There are many factors that go into setting the price of milk, and these are generated all the way from the farmer, via the dairy, to retail.
What are the costs to the farmer?
We dairy cows need a barn, pasture, lots of feed, care and hygiene measures. The farmer therefore has costs relating to feed, fertilizer, energy, insurance, operating material, acreage, buildings, machinery, wages and salaries, and breeding. In return for the milk, the dairy pays the farmer the producer price. This is made up of a basic price for the volume delivered with bonuses or deductions for content and quality characteristics.

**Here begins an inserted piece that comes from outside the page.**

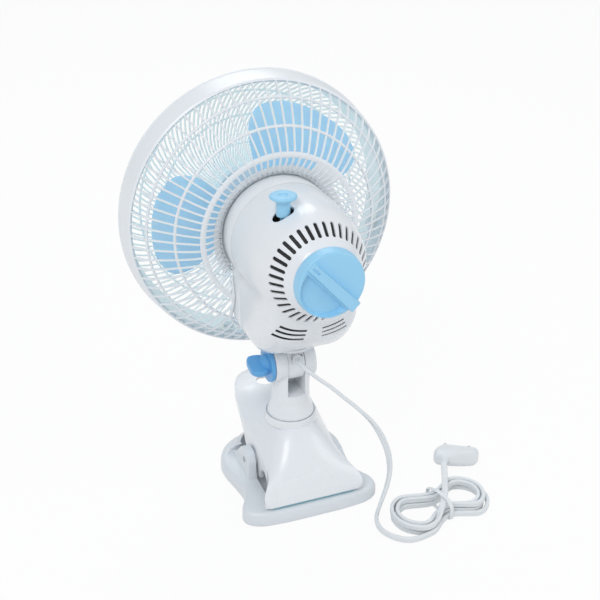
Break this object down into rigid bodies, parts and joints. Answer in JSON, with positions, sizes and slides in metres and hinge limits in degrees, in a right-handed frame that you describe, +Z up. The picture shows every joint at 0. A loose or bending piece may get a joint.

What are the costs to the dairy?
The dairy processes the raw milk into various products such as drinking milk, yoghurt, quark or cream. The entire production process is accompanied by laboratory examinations. Overall, the dairy incurs costs for transport, energy, water, cleaning materials, packaging, personnel, production facilities, disposal costs, administration and advertising.
What are the costs to retail?
The dairies deliver their products to large refrigerated warehouses. From there, the deliveries are put together for the individual food shops. After transport, the dairy products continue to be kept in refrigerated storage and are offered for sale. The refrigeration, storage, transport, insurance, buildings, staffing and administration all involve costs.
A few facts & figures
In Germany, there are around 266,000 agricultural businesses that have more than five hectares of farmland. Although their numbers are decreasing, the businesses themselves are getting bigger. According to figures for 2018 from the German Federal Statistical Office, the majority of these businesses are situated in Bavaria (87,000). Accounting for just under 16,000 businesses, Hesse ranks sixth among all German federal states. (As at 2018, German Farmers’ Association (DBV))
How many dairy cows are there in Germany?
Between 2009 and 2019, the number of dairy cows fell by 37 percent. In 2019, there were four million dairy cows. An average dairy farmer looks after 67 cows. However, the numbers differ considerably from one region to the next, with the average being 51 cows per farm in Hesse compared to 250 in Mecklenburg-Vorpommern.
Not all cows are blue ...
... like me, Helma the mascot cow! The most popular breeds are “Holstein Black Pied” and “Holstein Red Pied” cows, which either have black and white or reddish brown and white spots.
Who works in agriculture?
The majority of farm workers are family members, but farms are also steadily bringing in other employees, with many jobs now being carried out by external contractors.
We cows – and other plant eaters, too – play an important part in looking after the green areas of our countryside. Meadows and pastures are permanent grassland, meaning they are covered in grass and herbs year-round for at least five years. They provide the food for ruminants like me – that includes cattle, sheep, goats, and even horses. In addition, the grassland helps to protect the soil and groundwater, preserve biodiversity and maintain the high recreational value of our cultivated landscape.
Why the meadows bloom ...
There are other ways the farmer can help look after nature. Since the farmer sends us out onto the pasture in the summer, the grass doesn’t need to be mown until late in the season, meaning the plants are in bloom longer and can spread their seeds. What’s more, our cow pats provide insects with the ideal place for laying their eggs and finding food. This, in turn, is great for some types of bird whose diets rely on the insect population.
… and the fields do, too
Another task is sowing arable land with a diverse mix of cultivated and wild plants. Creating ecological compensation areas also helps protect and maintain lots of different types of plants and animals.
Immediately after they are born, our calves receive two ear tags. This makes it possible to tell which animal is which, and you can also see where each cow was born. One of the ear tags has a bar code that can be read using a special device that is similar to what you find at the supermarket checkout.
The ear tags also have various letters and numbers that make it possible to trace where a cow is or where it comes from.
“DE” is the abbreviation for the country of origin, in this case Germany.
“06” stands for the state or region, in this case Hesse.
“333” denotes the farm, and “23 267” is the number for this specific cow.
What happens to our data?
Once we have been given the ear tags, the data is put into a computer program. Using the ear tag number, it is then possible to find out about the sex, age or breed of the cow, for example. In addition, every detail can be traced from birth on. If a cow is sold, this is logged and the buyer has to register the cow in its new farm.
Computers in the cow barn
In addition to the legally required ear tags, dairy cows like me often also wear a band around our necks with a herd number and a transponder. This enables us cows to receive the amount of concentrated feed calculated specifically for us. At the milking unit, the transponder also makes it possible to accurately record the volume of milk provided by each cow. With the help of this data, the farmer can monitor our health, among other things.